**Stated exercise:**
Please quote the material exactly, every line of it.

**Provided data:**
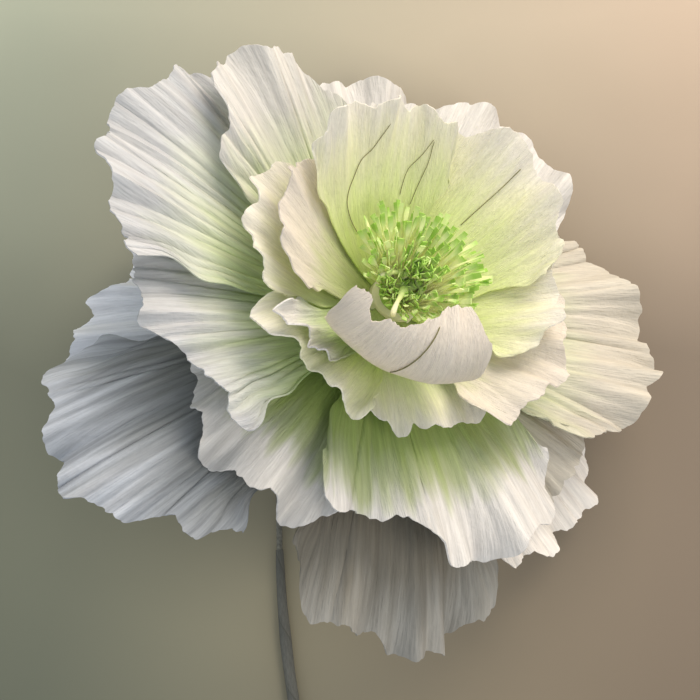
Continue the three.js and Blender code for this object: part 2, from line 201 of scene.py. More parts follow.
def head_matrix():
    """Flower frame to row frame, found from the flat underside of the core."""
    lean = math.radians(HEAD_LEAN)
    tilt_axis = Vector((-math.sin(lean), math.cos(lean), 0))
    rotation = Matrix.Rotation(math.radians(HEAD_TILT), 3, tilt_axis)
    axis = rotation @ Vector((0, 0, 1))
    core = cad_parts["core"].data
    depths = [vertex.co.dot(axis) for vertex in core.vertices]
    lowest = min(depths)
    flat = {vertex.co.copy().freeze() for vertex, depth in zip(core.vertices, depths)
            if depth < lowest + 0.1 * MM}
    underside = sum(flat, Vector()) / len(flat)
    core_depth = (len(PETALS) - 1) * PETAL_STEP + CORE_LIP
    origin = underside + axis * core_depth * MM
    return Matrix.Translation(origin) @ rotation.to_4x4() @ Matrix.Scale(MM, 4)


HEAD = head_matrix()
# Where the flower's own drawing has its origin on the table: the head stands at HEAD_X, HEAD_Y from it
DRAWING_ORIGIN = HEAD.translation - Vector((HEAD_X, HEAD_Y, HEAD.translation.z / MM)) * MM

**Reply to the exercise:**
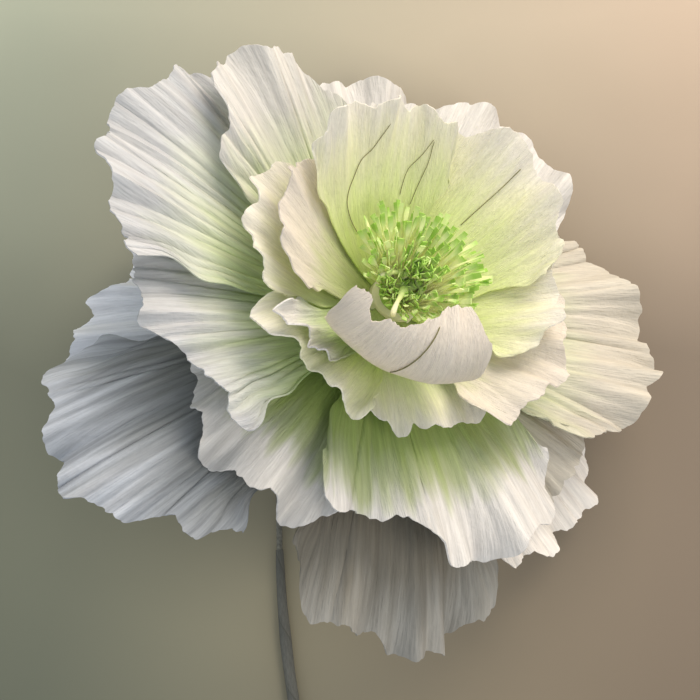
Continue the three.js and Blender code for this object: part 2, from line 201 of scene.py. More parts follow.
def head_matrix():
    """Flower frame to row frame, found from the flat underside of the core."""
    lean = math.radians(HEAD_LEAN)
    tilt_axis = Vector((-math.sin(lean), math.cos(lean), 0))
    rotation = Matrix.Rotation(math.radians(HEAD_TILT), 3, tilt_axis)
    axis = rotation @ Vector((0, 0, 1))
    core = cad_parts["core"].data
    depths = [vertex.co.dot(axis) for vertex in core.vertices]
    lowest = min(depths)
    flat = {vertex.co.copy().freeze() for vertex, depth in zip(core.vertices, depths)
            if depth < lowest + 0.1 * MM}
    underside = sum(flat, Vector()) / len(flat)
    core_depth = (len(PETALS) - 1) * PETAL_STEP + CORE_LIP
    origin = underside + axis * core_depth * MM
    return Matrix.Translation(origin) @ rotation.to_4x4() @ Matrix.Scale(MM, 4)


HEAD = head_matrix()
# Where the flower's own drawing has its origin on the table: the head stands at HEAD_X, HEAD_Y from it
DRAWING_ORIGIN = HEAD.translation - Vector((HEAD_X, HEAD_Y, HEAD.translation.z / MM)) * MM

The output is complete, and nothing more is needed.